Teresa Roza d’Oliveira

Born in Mozambique, living between Mozambique and Potugal, Teresa Roza d’Oliveira (1945 - 2019) is best known for the unexpected combination of colours and forms that make her pictorial world, inhabited by strange characters and anthropomorphic animals.

A white, Luso-descendant artist, part of a generation of Mozambicans which included Alberto Chissano, Malangatana Ngwenya and Ernesto Shikhani, d'Oliveira was an important activist for the independence of Mozambique. Due in part to her personal life - d'Oliveira was in a relationshipwith a woman from 1990 until she died in 2019 - she has been written out of the history of an artistic and political scene in which she played a major role. 

 

D’Oliveira (1945–2019) participated in multiple solo and group exhibitions in several countries — including Mozambique, Angola, Portugal and Spain — during her life.
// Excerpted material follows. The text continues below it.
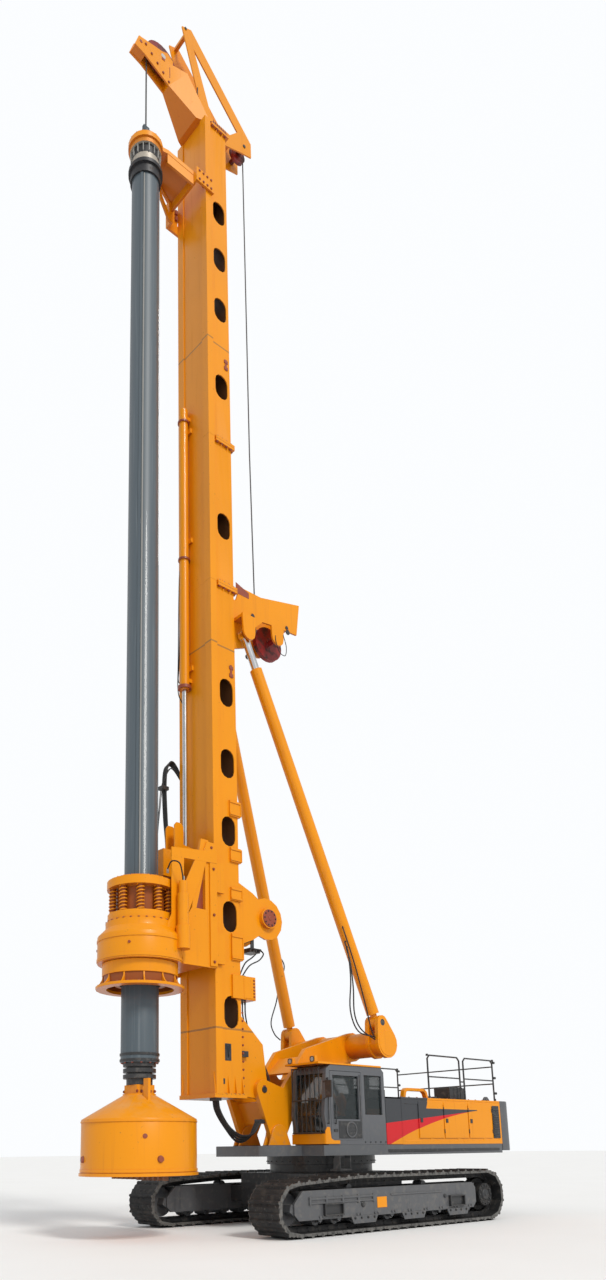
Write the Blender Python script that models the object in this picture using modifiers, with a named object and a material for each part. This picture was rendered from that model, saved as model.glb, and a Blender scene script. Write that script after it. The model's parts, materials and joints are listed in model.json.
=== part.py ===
"""Rotary piling rig: crawler undercarriage, slewing upper, boom, mast, rotary head, kelly and drilling bucket.

Metres, +Z up, +X towards the drill. The origin is on the ground, under the middle of the whole machine.
Places are measured from the slewing axis, and the rig empty carries them to the origin.
"""
import math

import bmesh
import bpy
from mathutils import Matrix, Vector

for old in list(bpy.data.objects):
    bpy.data.objects.remove(old, do_unlink=True)

# Clearances and facets
SEAT_GAP = 0.0003
RUNNING_GAP = 0.008
SINK = 0.02
OVERRUN = 0.05
MERGE = 0.00001
ROUND_SIDES = 24
SMALL_SIDES = 12

# Driving dimensions of the machine
TRACK_SPAN = 4.90
SHOE_WIDTH = 0.86
IDLER_X = 3.28
SPROCKET_X = -3.16
IDLER_TIP_RADIUS = 0.54
SPROCKET_TIP_RADIUS = 0.59
DECK_BOTTOM = 1.535
DECK_TOP = 1.76
UPPER_HALF_WIDTH = 1.63
TAIL_X = -5.77
HOOD_TOP = 2.85
CAB_FRONT = 1.56
CAB_REAR = -0.48
CAB_ROOF = 3.49
CAB_INNER_Y = 0.62
MAST_FRONT = 3.70
MAST_DEPTH = 0.77
MAST_HALF_WIDTH = 0.535
MAST_BOTTOM = 2.83
MAST_JOINT_LOW = 15.05
MAST_JOINT_HIGH = 19.15
MAST_TOP = 29.40
KELLY_X = 5.28
KELLY_RADIUS = 0.355
SLEEVE_RADIUS = 0.395
BORE_RADIUS = 0.43
BUCKET_RADIUS = 1.165
BUCKET_FLANGE = 0.03
BOOM_FOOT = (1.90, 1.98)
MAST_HINGE = (2.30, 2.97)
CROSS_TUBE = (-0.71, 4.09)
STAY_FOOT = (-0.56, 1.42, 4.57)
STAY_HEAD = (2.62, 0.55, 13.95)
MAST_REAR = MAST_FRONT - MAST_DEPTH
FRONT_REACH = KELLY_X + BUCKET_RADIUS + BUCKET_FLANGE
SLEW_X = (-TAIL_X - FRONT_REACH) / 2

rig = bpy.data.collections.new("rotary_piling_rig")
cutters = bpy.data.collections.new("cutters")
bpy.context.scene.collection.children.link(rig)
bpy.context.scene.collection.children.link(cutters)


def keep(name, mesh):
    """A loose piece that is not yet a named part."""
    piece = bpy.data.objects.new(name, mesh)
    cutters.objects.link(piece)
    return piece


def flatten(piece):
    """Applies a piece's modifiers, curve and place, and returns it as a plain welded mesh object."""
    bpy.context.view_layer.update()
    graph = bpy.context.evaluated_depsgraph_get()
    mesh = bpy.data.meshes.new_from_object(piece.evaluated_get(graph))
    mesh.transform(piece.matrix_world)
    work = bmesh.new()
    work.from_mesh(mesh)
    bmesh.ops.remove_doubles(work, verts=work.verts, dist=MERGE)
    work.to_mesh(mesh)
    work.free()
    name = piece.name
    bpy.data.objects.remove(piece, do_unlink=True)
    return keep(name, mesh)


def block(x, y, z):
    """A box between the two values of each pair."""
    work = bmesh.new()
    bmesh.ops.create_cube(work, size=1)
    size = Vector((x[1] - x[0], y[1] - y[0], z[1] - z[0]))
    middle = Vector((x[0] + x[1], y[0] + y[1], z[0] + z[1])) / 2
    bmesh.ops.scale(work, vec=size, verts=work.verts)
    bmesh.ops.translate(work, vec=middle, verts=work.verts)
    mesh = bpy.data.meshes.new("block")
    work.to_mesh(mesh)
    work.free()
    return keep("block", mesh)


def bar(start, end, radius, sides=SMALL_SIDES, end_radius=None):
    """A round bar, or a cone, between two points."""
    start, end = Vector(start), Vector(end)
    along = end - start
    work = bmesh.new()
    bmesh.ops.create_cone(work, cap_ends=True, segments=sides, radius1=radius,
                          radius2=radius if end_radius is None else end_radius, depth=along.length)
    turn = Vector((0, 0, 1)).rotation_difference(along).to_matrix().to_4x4()
    work.transform(Matrix.Translation((start + end) / 2) @ turn)
    mesh = bpy.data.meshes.new("bar")
    work.to_mesh(mesh)
    work.free()
    return keep("bar", mesh)


def turned(profile, centre, sides=ROUND_SIDES, axis="Z"):
    """A profile of (radius, height) points, closed and running down its outer side, screwed about an axis."""
    mesh = bpy.data.meshes.new("turned")
    count = len(profile)
    mesh.from_pydata([(r, 0, h) for r, h in profile], [(i, (i + 1) % count) for i in range(count)], [])
    piece = keep("turned", mesh)
    screw = piece.modifiers.new("Screw", "SCREW")
    screw.steps = sides
    screw.render_steps = sides
    screw.use_merge_vertices = True
    screw.merge_threshold = MERGE
    turns = {"Z": Matrix.Identity(4), "Y": Matrix.Rotation(-math.pi / 2, 4, "X"), "X": Matrix.Rotation(math.pi / 2, 4, "Y")}
    piece.matrix_world = Matrix.Translation(centre) @ turns[axis]
    return flatten(piece)


def ring(centre, outer, inner, low, high, sides=ROUND_SIDES, axis="Z"):
    """A flat ring; with no inner radius, a disc."""
    if inner:
        profile = [(outer, high), (outer, low), (inner, low), (inner, high)]
        return turned(profile, centre, sides, axis)
    shift = {"Z": Vector((0, 0, 1)), "Y": Vector((0, 1, 0)), "X": Vector((1, 0, 0))}[axis]
    return bar(Vector(centre) + shift * low, Vector(centre) + shift * high, outer, sides)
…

Her work is represented in multiple museums, including the Pretoria Museum and Durban City Museum, South Africa, and the National Art Museum and the Chissano Museum House, Mozambique.
 
D’Oliveira’s artistic estate was integrated into Perve Galeria’s collection in January 2022. In the same year, her artwork (alongside Reinata Sadimba’s) was highlighted at AKAA’s VIP Lounge, and represented in an auction dedicated to modern and contemporary African art promoted by French auction house Piasa. In March 2023, she was included in an important auction by Sotheby’s in London.